From Melchizedek to Adam

Last Updated on October 18, 2022 by GMC

Replica of the Temple menorah, made by the Temple Institute, Jewish Quarter, Jerusalem.

The Lord has sworn and will not waver:
“You are a priest forever in the manner of Melchizedek.”

Psalm 110:4

The dreamlike quality of the mysterious Melchizedek defies logical analysis and reasoning. Efforts to pin down his identity from ancient times to the present have failed. The Spirit of Scripture seems unvexed by analytical demands for clarity, for the historicity of the King of Salem adds nothing to the portrait of Christ, the eternal high priest.
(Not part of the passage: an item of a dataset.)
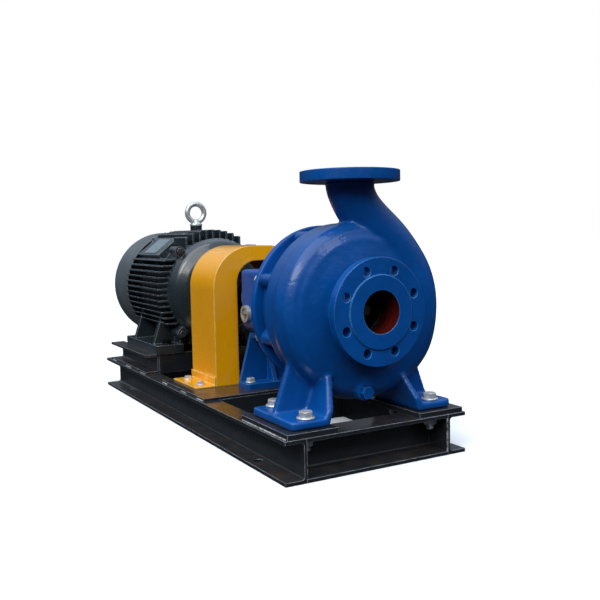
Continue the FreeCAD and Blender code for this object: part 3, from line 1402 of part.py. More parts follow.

In fact, the very silence of Scripture on Melchizedek’s origins becomes the springboard for “arguing” to the eternal priesthood of the Son of God.1

Without father, mother, or ancestry, without beginning of days or end of life, thus made to resemble the Son of God, he remains a priest forever.

Hebrews 7:3

Melchizedek is considered a “type” of Christ, as Adam and David are types of Christ. The entire edifice of the book of Hebrews rests on typology, a kind of overarching analogy that sees earthly realities as coming from and returning to a perfect, eternal model in heaven.2 Unlike a step-by-step rational argument, a typological “argument” is more like facial recognition. 
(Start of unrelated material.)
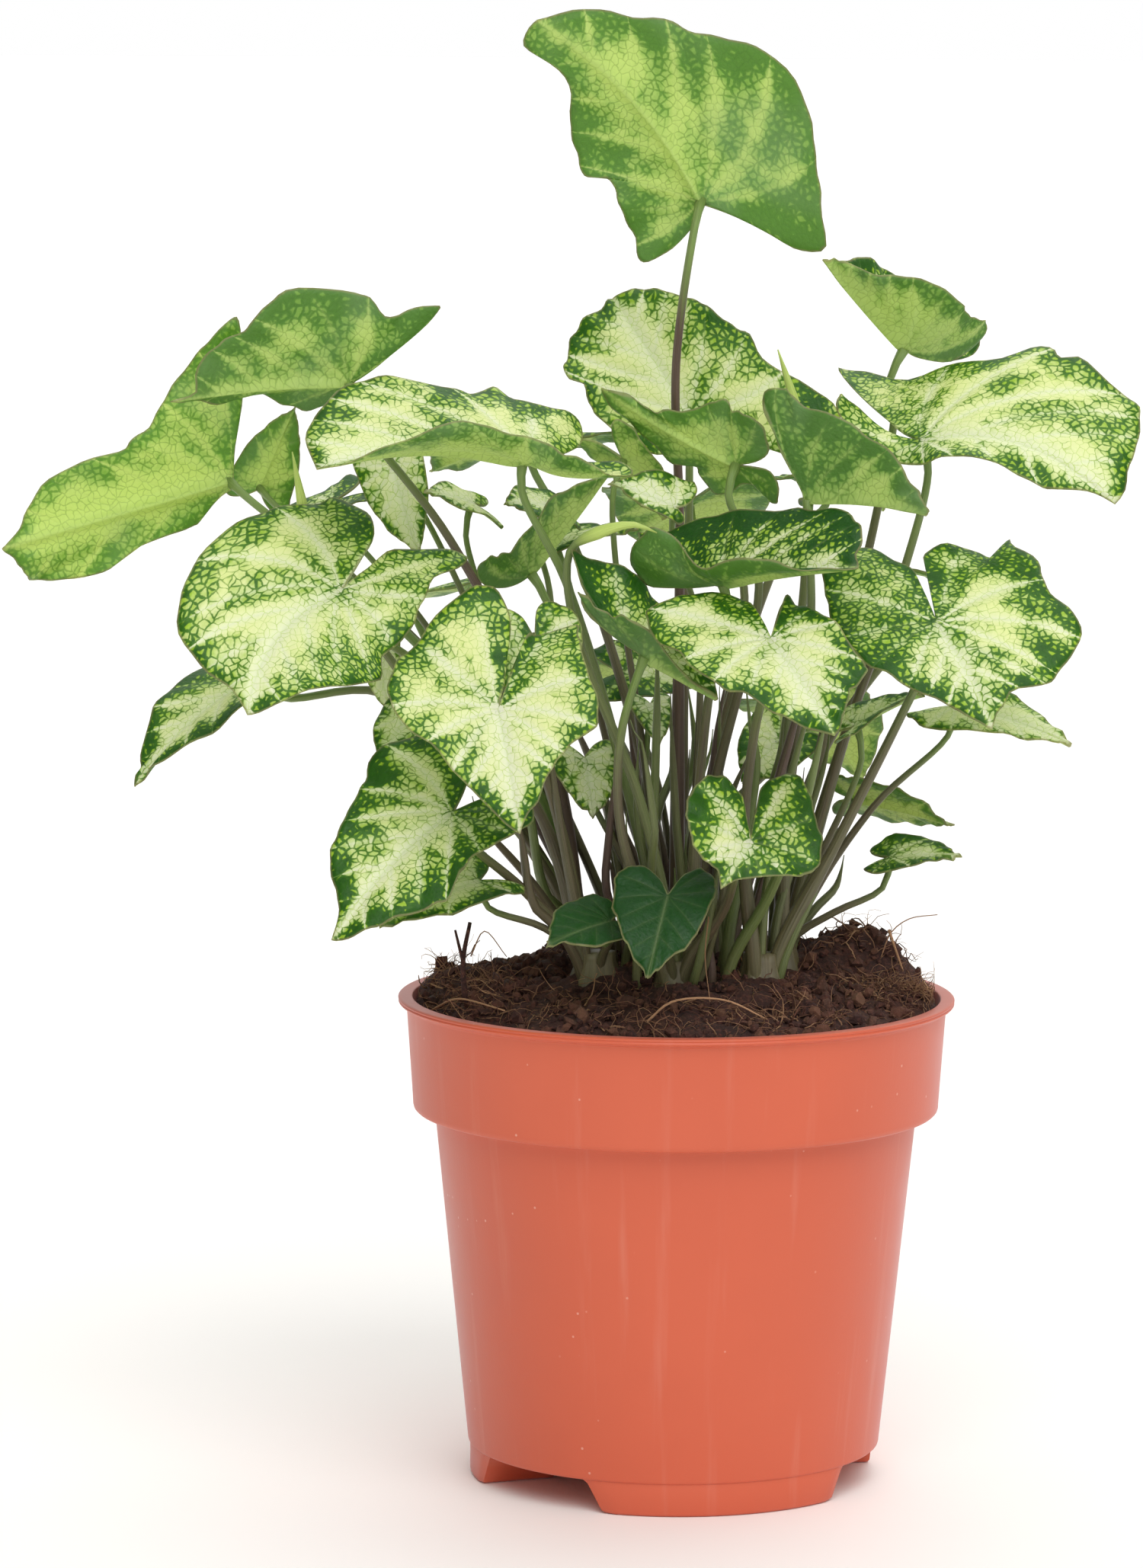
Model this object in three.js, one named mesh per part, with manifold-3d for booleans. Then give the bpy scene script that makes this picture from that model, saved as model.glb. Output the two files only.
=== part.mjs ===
// Arrowhead plant (Syngonium podophyllum) with cream-netted leaves, in a 12 cm plastic nursery pot.
// Millimetres, +Z up. Every place below is measured from the pot's axis, with z = 0 on the surface
// that the pot stands on; the whole group is then moved so that the middle of its box is the origin.
import * as THREE from 'three';
import { mergeVertices } from 'three/addons/utils/BufferGeometryUtils.js';
import Module from 'manifold-3d';

const wasm = await Module();
wasm.setup();

// ---------------------------------------------------------------- driving dimensions

const POT = {
  height: 104.5,
  lipRadius: 60,
  lipHeight: 1.3,
  collarTopRadius: 58.1,
  collarBottomRadius: 56.6,
  collarBottomZ: 80,
  wallTopRadius: 51.9,
  wallBottomRadius: 44.5,
  wall: 1.3,
  rounding: 0.4,
  sides: 36,
};

const FEET = {
  count: 3,
  height: 7,
  outerRadius: 44.1,
  innerRadius: 27,
  firstAzimuth: -74.5,
  topSpan: 81,
  bottomSpan: 70,
  endWall: 2.5,
  floor: 1.4,
  steps: 7,
};

const DRAIN = { count: 6, radius: 3.5, circle: 16, sides: 8 };

// The potting soil: a mound inside the rim, raised behind the middle, with low lumps.
const SOIL = { gap: 0.4, edgeZ: 99.5, edgeDrop: 3.5, crownZ: 111, rise: 2.5, lump: 1.4, rings: 6 };

const BLADE = {
  thickness: 0.7,
  plain: { rays: 20, rings: 3 },
  small: { rays: 14, rings: 2 },
  own: { rays: 30, rings: 2 },
  flatRim: 6,
  notch: 1,
  raiseSpan: { back: 6, ahead: 4 },
  seam: 2.5,
  probe: 0.05,
};
const STALK = {
  sides: 5,
  tipRadius: 0.85,
  baseRadius: 1.5,
  seat: 1.1,
  approach: 7,
  stepLength: 20,
  footZ: 101,
  footLean: 0.7,
  collarLean: 1.2,
  mostLean: 2.6,
};
const CROWN = {
  bottomZ: 92,
  chamfer: 3,
  shoulder: 7,
  shoulderRadius: 0.72,
  domeRise: 2,
  soilGap: 0.3,
  sides: 12,
};

// The short stems that the leaf stalks grow from: place in the soil, radius, height of the crown.
const STEMS = {
  stem_left_front: { at: [-17, -15], radius: 6.2, topZ: 115 },
  stem_left_back: { at: [-18, 5], radius: 6.2, topZ: 116 },
  stem_centre_front: { at: [0, -20], radius: 5.6, topZ: 114 },
  stem_centre: { at: [0, -1], radius: 6.6, topZ: 117 },
  stem_right_front: { at: [18, -15], radius: 5.6, topZ: 115 },
  stem_right_back: { at: [21, 5], radius: 6.6, topZ: 116 },
  stem_back: { at: [1, 19], radius: 6.2, topZ: 116 },
};

// One side of a blade's outline, from the tip to the notch behind the stalk. x counts lengths of
// the front part ahead of the stalk and lengths of the lobes behind it, y counts half widths.
const HEART_SIDE = [
  [1, 0], [0.95, 0.06], [0.86, 0.2], [0.72, 0.44], [0.54, 0.68], [0.34, 0.86], [0.08, 0.97],
  [-0.25, 1], [-0.6, 0.92], [-0.9, 0.68], [-1, 0.4], [-0.8, 0.16], [-0.35, 0.045], [-0.1, 0],
];
const ARROW_SIDE = [
  [1, 0], [0.94, 0.07], [0.84, 0.22], [0.67, 0.44], [0.47, 0.62], [0.23, 0.74], [-0.02, 0.79],
  [-0.28, 0.86], [-0.6, 0.94], [-0.9, 1], [-1, 0.95], [-0.6, 0.55], [-0.28, 0.18], [-0.1, 0],
];

// A leaf's own values, where its row below gives none. Lists of two hold the left and the right
// half, with the upper side up and the tip ahead.
// facing   roughly where the upper side looks
// half     widths of the two halves from the midrib to the margin
// lobe     lengths of the lobes behind the stalk
// arrow    0 for a rounded heart, 1 for spread arrow lobes
// taper    how much each half narrows toward the tip
// left     the leaf's own left margin between its tip and its notch, where it isn't a plain heart or
//          arrow: millimetres ahead of the stalk and out from the midrib; right is the other one
// fold     how far each half is raised, in degrees at the midrib
// raise    how far each lobe is raised, where that isn't its half's fold
// cup      how much more it is raised at its margin
// arch     how far the tip bends down, in degrees
// droop    how far each lobe bends down
// sweep    how far the midrib bends left, and swing how far the lobes do
// wave     height, number and phase of the waves along the margin
const PLAIN = {
  arrow: [0.4, 0.4],
  taper: [0, 0],
  left: null,
  right: null,
  fold: [4, 4],
  raise: null,
  cup: [0, 0],
  arch: 20,
  droop: [5, 5],
  sweep: 0,
  swing: 0,
  wave: [1, 5, 0],
};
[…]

To see a World in a Grain of Sand 
And a Heaven in a Wild Flower 
Hold Infinity in the palm of your hand 
And Eternity in an hour 

William Blake

Instant recognition of “a Heaven in a Wild Flower” is poetic, holistic, and intuitive rather than logical and rational. The author of Hebrews similarly expects his listeners to recognize Melchizedek in Christ and Christ in Melchizedek.

The psalm that invokes Melchizedek out of the dreamlike past was inspired by the Spirit. For David had no precedent for saying, “The Lord says to my lord: ‘Sit at my right hand’” (Psalm 110:1). We do not know how David understood “my lord,” but Jesus interpreted the psalm as pointing to himself, the Son of God (Mark 12:35-37; Matthew 22:41-46).

David linked his kingship to a priesthood prior to the Mosaic law and the covenant of circumcision, for Abram met Melchizedek before he received his new name. The mysterious “king of righteousness” appeared and disappeared without a trace, blessing Abram during a sacred feast of bread and wine.

Abraham never forgot his encounter with Melchizedek for the story passed down from generation to generation. Hymns may have been composed in honor of this Canaanite priest-king who is “without beginning of days or end of life.” Melchizedek points to an eternal sonship beyond time and history.

Priesthood and sonship are thus inseparable and return to God the Father as origin. Apart from creation, the Father, Son, and Holy Spirit pre-exist with an incomprehensible glory without reference to creatures. Priesthood appears with the Incarnation. 

When we speak of Christ’s priesthood, what else do we mean than the incarnation?

St. Fulgentius of Ruspe, bishop (c. 467-532)3

The Incarnation and priesthood
begin in the beginning 
before the beginning
in the mind of God.

According to the blueprint of typology, Adam was made in the image of Christ, the “firstborn of all creation” (Colossians 1:15). The perfect Adam preceded the Adam of Eden in the divine mind, but descended from him in the Incarnation.

Return to the beginning
of the heavens and the earth,
When the Father gave his temple
and creation new birth.
King Adam, priest and son of
the garden sanctuary,
Protected paradise and
with all creatures made merry.

Primordial priesthood began with the first-created person, Adam. Selfless generosity characterized every action of Adam, the son of God in the Son of God.

Priesthood and sonship are thus synonymous with self-gift, for the Son is an eternal gift from the Father in the Spirit. The cosmic human person is a temple modeled on the Trinity. 

Jesus’ sacrifice and resurrection restored the original priesthood of Adam and humanity. The Levitical priesthood, instituted on account of Egyptian idolatry and sin, was superseded by our priest of paradise: 

holy, innocent, undefiled, separated from sinners, higher than the heavens.

Hebrews 7:28

The veil protecting the tree of life in the garden of Eden, symbolized by the branches and blossoms of the menorah in Solomon’s temple (Exodus 25:31-40), was removed by the eternal high priest who granted access to the divine presence (shekinah) in the Holy of Holies.  

The Holy of Holies is the human heart.

But this is the covenant I will establish with the house of Israel after those days, says the Lord: I will put my laws in their minds and I will write them upon their hearts. I will be their God, and they shall be my people.

Hebrews 8:10


1 See New American Bible (Revised Edition) footnote to Hebrews 7:3.

2 See New American Bible (Revised Edition) footnote to Hebrews 8:2.

3 From a letter by Fulgentius of Ruspe, bishop. See Liturgy of the Hours, Second Week in Ordinary Time, Thursday, Office of Readings.

One Reply to “From Melchizedek to Adam”

  1. Dear GMC, from the bottom of my Holy of Holies, I thank you for your reflection. As always, it beckons me to sit and be with the Holy Trinity. And, to look at God again, for the first time.